I’ll recommend this to people who like suspense, who appreciate a mystery, and who enjoy thinking about what makes people behave the way they do.

“China Road” by Rob Gifford

A few days ago, I finished “China Road” by Rob Gifford.

I chose it because Gifford will be in town this spring for one of the EN Thompson Forum speeches at the Lied Center, because Gifford’s a reporter for NPR, which I love, and because I’ve had an ongoing interest in China.

Gifford uses the device of traveling China’s Route 312 from east to west, from cities to rural areas, from prosperity to poverty. Along the way, he talks with many people and takes a few chances to get a good story.

What Gifford does especially well is let the Chinese people speak for themselves. Of course, it’s the reporter’s gift to ask the questions that inspire interesting answers.

I was especially intrigued by his chapter, “The Caves of a Thousand Buddhas.” The intersection of this cultural treasure with spies and treasure hunters in the early 20th century illustrates many of the issues of how China has interacted with the rest of the world.

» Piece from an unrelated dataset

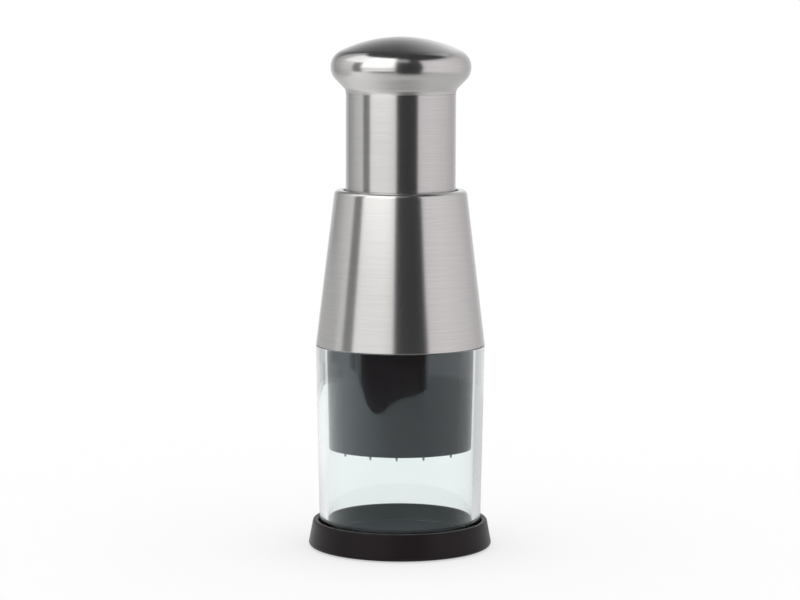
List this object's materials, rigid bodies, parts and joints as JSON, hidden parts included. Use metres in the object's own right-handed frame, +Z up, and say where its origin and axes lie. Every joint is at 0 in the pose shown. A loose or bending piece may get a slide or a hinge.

What the book seemed to lack, due to its structure, was a sense of getting to know anyone, or any place, very deeply. That’s not necessarily a criticism, but it an outcome of the book’s structure.

Looking back on this one, what I’ll recall is that China is changing quickly, that it’s big and will have a huge impact on our planet, and that China has a compelling history that is huge.  Pieces of that history are seen in each individual that Gifford encounters on Route 312.

I’m glad that I read this book before I hear Gifford speak.  I recommend it to others who intend to attend the forum, to people interested in China, and to NPR fans.